Employment Based Categories


Final Action cutoff dates – Retrogressions in August:

  • EB-1 India will retrogress by more than 10 years to January 1, 2012, in August 2023. The State Department indicates that depending on usage in the category and on the FY 2024 annual numerical limit, it is likely that in October 2023 the cutoff date will return to at least February 1, 2022
  • EB-1 Worldwide, China: The State Department has imposed a final action cutoff date for EB-1A Worldwide for all countries except China, at August 1, 2023. The EB-1 China Final Action Date will remain at February 1, 2022.
  • EB-2 Worldwide, China:  EB-2 China will advance by one month, to July 8, 2019. The Final Action Date for EB-2 India will remain at January 1, 2011. The EB-2 Worldwide Final Action Date will advance by six weeks, to April 1, 2022 for all other countries.
  • EB-3: The Final Action Date for EB-3 China Professional/Skilled Worker will advance by two months, to June 1, 2019. EB-3 India Professional/Skilled Worker will remain at January 1, 2009. For all other countries, the EB-3 Professional/Skilled Worker Final Action Date will retrogress by almost two years, to May 1, 2020.

Family-sponsored categories


Dates for Filing cutoff dates – Advancements in August:

  • F-1 Mexico will advance by 2 years and 3 months to April 1, 2005 from January 1, 2003
  • F2A will remain current for all categories
  • F2B Mexico will advance by 2 years and 4 months to August 1, 2004 from April 1, 2002

What is the Visa Bulletin?


The Department of State releases the visa bulletin on a monthly basis, which summarizes the availability of immigrant visa numbers for that particular month in the employment and family preference categories.


Adjustment of Status Filing Chart August 2023


The U.S. Citizenship and Immigration Services (USCIS) has published guidance indicating that USCIS will accept employment-based adjustment of status applications from foreign nationals with a priority date that is earlier than the Final Action Dates listed in the State Department’s August 2023 Visa Bulletin.

For family-sponsored filings, USCIS will accept adjustment of status applications from foreign nationals with a priority date that is earlier than the Dates for Filing listed in the State Department’s August 2023 Visa Bulletin.

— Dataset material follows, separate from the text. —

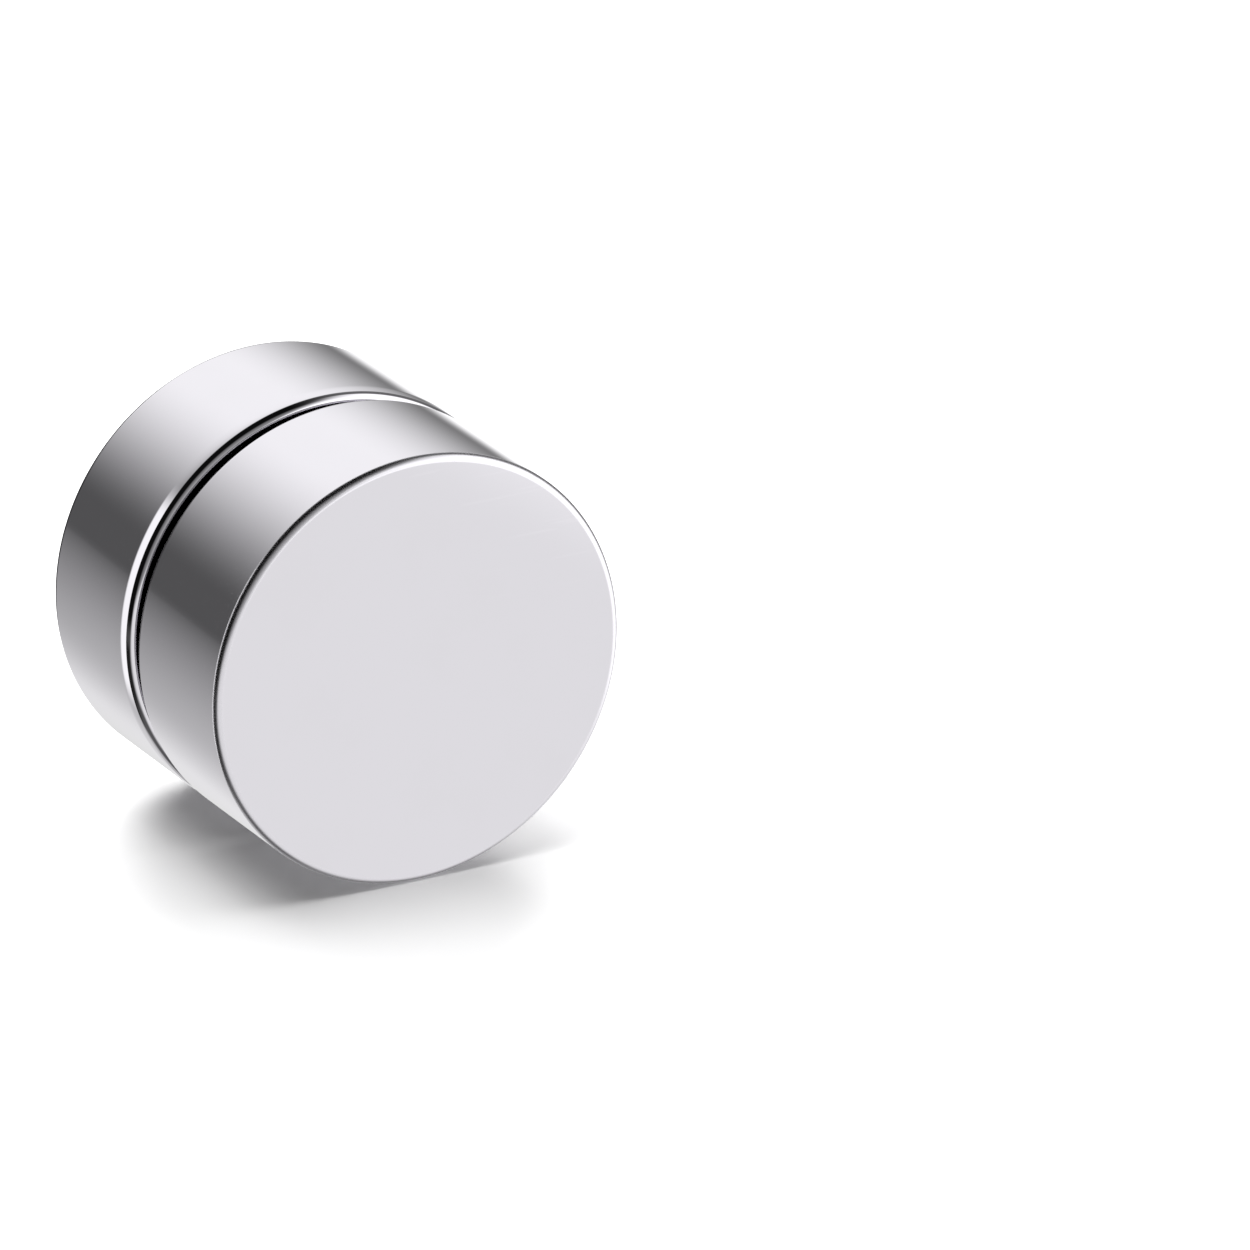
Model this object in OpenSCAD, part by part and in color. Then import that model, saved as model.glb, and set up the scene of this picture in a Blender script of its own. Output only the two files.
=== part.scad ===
// Magnetic stud earring, closed, lying on its round side.
// Each half is a polished steel drum with a magnet set into its rim side, and the two magnets
// hold the halves together through the ear lobe. Both halves share one axis, which runs along Y:
// the front face looks towards -Y and the back face towards +Y.
// The origin is on the surface that the earring lies on, under the middle of its length.

/* [Drums] */
// Outer diameter of both drums
drum_d = 8; // [7:0.5:12]
// Thickness of the front drum, from its face to its rim
front_t = 3; // [2.4:0.05:4]
// Thickness of the back drum, from its face to its rim
back_t = 2.95; // [2.4:0.05:4]
// Radius of the round on the edges of both faces
edge_r = 0.12; // [0.05:0.01:0.25]
// Radius of the round on the rims at the groove
rim_r = 0.16; // [0.05:0.01:0.25]

/* [Groove] */
// Width of the groove between the two rims
groove_w = 0.3; // [0.2:0.02:0.8]

/* [Magnets] */
// Diameter of both magnets
magnet_d = 6; // [4:0.5:6]
// Thickness of both magnets
magnet_t = 2; // [1:0.1:2]
// Radius of the round on the edges of the magnets
magnet_edge_r = 0.15; // [0.05:0.01:0.2]
// Glue line around and under each magnet
glue_line = 0.03; // [0.02:0.01:0.06]
// Clearance left between the two magnets when the earring is closed
magnet_gap = 0.02; // [0.02:0.01:0.1]
// Chamfer on the mouth of each recess
mouth_chamfer = 0.1; // [0.05:0.01:0.2]

/* [Hidden] */
$fn = 96;
length = front_t + groove_w + back_t;
axis_z = drum_d / 2;
proud = (groove_w - magnet_gap) / 2;
recess_d = magnet_d + 2 * glue_line;
recess_depth = magnet_t + glue_line - proud;
magnet_seat_front = front_t - recess_depth + glue_line;
magnet_seat_back = back_t - recess_depth + glue_line;
overcut = 1;

// Half section of a flat disc with rounded edges, from its axis outwards and standing on its face.
// The round at its foot is foot_r, and the one at its top is top_r.
module disc_section(r, t, foot_r, top_r) {
    square([r - foot_r, t / 2]);
    translate([0, t / 2]) square([r - top_r, t / 2]);
    translate([0, foot_r]) square([r, t - foot_r - top_r]);
    translate([r - foot_r, foot_r]) circle(foot_r);
    translate([r - top_r, t - top_r]) circle(top_r);
}

module disc(d, t, foot_r, top_r) {
    rotate_extrude() disc_section(d / 2, t, foot_r, top_r);
}

// Round recess for a magnet, open at height z, with a chamfered mouth
module recess(z) {
    translate([0, 0, z - recess_depth]) cylinder(h = recess_depth + overcut, d = recess_d);
    translate([0, 0, z - mouth_chamfer])
        cylinder(h = 2 * mouth_chamfer, d1 = recess_d, d2 = recess_d + 4 * mouth_chamfer);
}

// Drum with its face at height 0 and its open rim at height t
module drum(t) {
    color("gainsboro")
        difference() {
            disc(drum_d, t, edge_r, rim_r);
            recess(t);
        }
}

// Magnet that stands on the floor of a recess, seat above the drum's face
module magnet(seat) {
    color("silver") translate([0, 0, seat]) disc(magnet_d, magnet_t, magnet_edge_r, magnet_edge_r);
}

// Places a half with its face at the -Y end, looking towards -Y. Its seam is its lowest line,
// so that line reaches the full radius and is what the half lies on.
module at_front() {
    translate([0, -length / 2, axis_z]) rotate([-90, 0, 0]) rotate(90) children();
}

// Places a half with its face at the +Y end, looking towards +Y, with its seam lowest too
module at_back() {
    translate([0, length / 2, axis_z]) rotate([90, 0, 0]) rotate(-90) children();
}

at_front() drum(front_t);  // front_drum
at_front() magnet(magnet_seat_front);  // front_magnet
at_back() drum(back_t);  // back_drum
at_back() magnet(magnet_seat_back);  // back_magnet
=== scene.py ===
"""Magnetic stud earring: turned, polished and plated pieces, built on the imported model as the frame."""
import math

import bpy
from bpy.props import FloatProperty, FloatVectorProperty, IntProperty, PointerProperty
from bpy.types import Operator, Panel, PropertyGroup
from mathutils import Matrix, Vector


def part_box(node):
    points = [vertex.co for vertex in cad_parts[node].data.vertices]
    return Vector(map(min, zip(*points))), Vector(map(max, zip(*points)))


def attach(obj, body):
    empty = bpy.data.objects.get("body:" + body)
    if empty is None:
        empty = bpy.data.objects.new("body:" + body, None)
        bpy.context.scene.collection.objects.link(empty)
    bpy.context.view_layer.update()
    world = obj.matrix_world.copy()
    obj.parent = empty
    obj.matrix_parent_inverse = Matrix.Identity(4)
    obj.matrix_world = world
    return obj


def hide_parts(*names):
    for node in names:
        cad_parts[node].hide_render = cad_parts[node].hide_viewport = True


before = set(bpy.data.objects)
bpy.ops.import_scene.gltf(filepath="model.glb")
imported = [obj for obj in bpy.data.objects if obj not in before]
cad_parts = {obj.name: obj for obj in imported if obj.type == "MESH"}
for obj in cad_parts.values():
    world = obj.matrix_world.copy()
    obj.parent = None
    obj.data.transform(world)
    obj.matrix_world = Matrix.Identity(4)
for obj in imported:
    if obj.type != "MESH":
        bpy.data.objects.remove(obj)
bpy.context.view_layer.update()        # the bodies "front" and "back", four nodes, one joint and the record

bl_info = {
    "name": "Magnetic Stud Earring",
    "version": (1, 0, 0),
    "blender": (4, 5, 0),
    "location": "3D View > Sidebar > Earring",
    "description": "Two polished steel drums held together by plated magnets, and their studio",
    "category": "Object",
}

MM = 0.001
MERGE = 1e-7             # merge distance for seams and poles, far below the smallest ring spacing

AXIS_HEIGHT = round(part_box("front_drum")[1].z / 2 / MM, 1) * MM


def length_of(node):
    """Length of a node along the shared axis, to a hundredth of a millimetre."""
    low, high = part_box(node)
    return round((high.y - low.y) / MM, 2) * MM


def seat_of(drum, magnet):
    """Height of a magnet's underside above its drum's face."""
    (drum_low, drum_high), (low, high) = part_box(drum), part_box(magnet)
    return max(low.y - drum_low.y, drum_high.y - high.y)


# Sizes and finishes

class EarringSizes(PropertyGroup):
    """Sizes of the turned pieces"""
    drum_radius: FloatProperty(
        name="Drum Radius", description="Outer radius of both drums",
        default=AXIS_HEIGHT, unit="LENGTH", subtype="DISTANCE")
    drum_round: FloatProperty(
        name="Front Edge Round", description="Radius of the round on the front drum's face edge",
        default=0.14 * MM, unit="LENGTH", subtype="DISTANCE")
    back_round: FloatProperty(
        name="Back Edge Round", description="Radius of the round on the back drum's face edge",
        default=0.2 * MM, unit="LENGTH", subtype="DISTANCE")
    magnet_radius: FloatProperty(
        name="Magnet Radius", description="Radius of both magnets",
        default=3 * MM, unit="LENGTH", subtype="DISTANCE")
    magnet_round: FloatProperty(
        name="Magnet Edge Round", description="Radius of the round on the magnets' edges",
        default=0.15 * MM, unit="LENGTH", subtype="DISTANCE")
    glue_line: FloatProperty(
        name="Glue Line", description="Gap left around and under each magnet",
        default=0.03 * MM, unit="LENGTH", subtype="DISTANCE")
    rim_round: FloatProperty(
        name="Rim Round", description="Radius of the round on the drums' edges at the groove",
        default=0.16 * MM, unit="LENGTH", subtype="DISTANCE")
    taper_length: FloatProperty(
        name="Rim Taper Length", description="Length of the slight taper next to each rim",
        default=0.32 * MM, unit="LENGTH", subtype="DISTANCE")
    front_taper: FloatProperty(
        name="Front Taper", description="Length of the front drum's taper as a part of the back drum's",
        default=0.4, min=0.01, max=1, subtype="FACTOR")
    taper_depth: FloatProperty(
        name="Rim Taper Depth", description="How far the taper draws the rim in",
        default=0.03 * MM, unit="LENGTH", subtype="DISTANCE")
    taper_blend: FloatProperty(
        name="Taper Blend", description="Radius that blends the taper into the side",
        default=1.2 * MM, unit="LENGTH", subtype="DISTANCE")
    mouth_chamfer: FloatProperty(
        name="Mouth Chamfer", description="Chamfer on the mouth of each recess",
        default=0.1 * MM, unit="LENGTH", subtype="DISTANCE")
    broken_edge: FloatProperty(
        name="Broken Edge", description="Radius that breaks the sharp edges inside a recess",
        default=0.01 * MM, unit="LENGTH", subtype="DISTANCE")
    sides: IntProperty(
        name="Sides", description="Faces around each turned piece", default=320, min=32)
    round_segments: IntProperty(
        name="Round Segments", description="Faces across each rounded edge", default=14, min=2)


class EarringFinish(PropertyGroup):
    """Colours and wear of the metal"""
    steel_color: FloatVectorProperty(
        name="Steel", description="Colour of the polished steel",
        default=(0.722, 0.708, 0.745), size=3, subtype="COLOR", min=0, max=1)
    nickel_color: FloatVectorProperty(
        name="Nickel", description="Colour of the magnets' nickel plating",
        default=(0.66, 0.63, 0.585), size=3, subtype="COLOR", min=0, max=1)
    steel_roughness: FloatProperty(
        name="Steel Roughness", description="Roughness of the clean polished steel",
        default=0.03, min=0, max=1, subtype="FACTOR")
    turned_roughness: FloatProperty(
        name="Turned Roughness", description="Roughness of the recesses as turned, without polish",
        default=0.22, min=0, max=1, subtype="FACTOR")
    nickel_roughness: FloatProperty(
        name="Nickel Roughness", description="Roughness of the clean plating",
        default=0.14, min=0, max=1, subtype="FACTOR")
    wear: FloatProperty(
        name="Wear", description="Strength of the hairline scratches and smudges",
        default=1.0, min=0, max=2, subtype="FACTOR")
    edge_wear: FloatProperty(
        name="Edge Wear", description="Roughness that handling has added to the front face's edge",
        default=0.24, min=0, max=1, subtype="FACTOR")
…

You may also find the Adjustment of Status USCIS Filing Charts here:


August 2023 Visa Bulletin Dates for Filing Cutoff Dates


 Employment-Based Categories


FINAL ACTION DATES FOR EMPLOYMENT-BASED PREFERENCE CASES


According to the Department of State’s August 2023 Visa Bulletin, the following Final Action cutoff dates will apply for employment-based categories, which will determine whether an adjustment of status application can be filed with USCIS in the month of August:

  • EB-1: China remains unchanged at February 1, 2022. India will retrogress by 10 years and 1 month, to January 1, 2012. All other countries will receive a final action cutoff date of August 1, 2023.
  • EB-2: India will remain at January 1, 2011. China will remain by 1 month to July 8, 2019. All other countries will advance by 6 weeks to April 1, 2022
  • EB-3 Professionals and Skilled Workers: India will remain at January 1, 2009. China will advance by 2 months to June 1, 2019. All other countries will retrogress by 1 year and 9 months to May 1, 2020.
  • EB-3 Other Workers: India will remain at January 1, 2009, China will remain at September 1, 2015. All other countries will remain at January 1, 2020.
  • EB-4: All countries will remain at September 1, 2018.
  • EB-5: For the EB-5 Unreserved categories (C5, T5, I5, and R5), India will remain at April 1, 2017, and China will remain at September 8, 2015. All other countries will remain current. The EB-5 “Set-Aside” categories (Rural, High Unemployment, and Infrastructure) will remain current.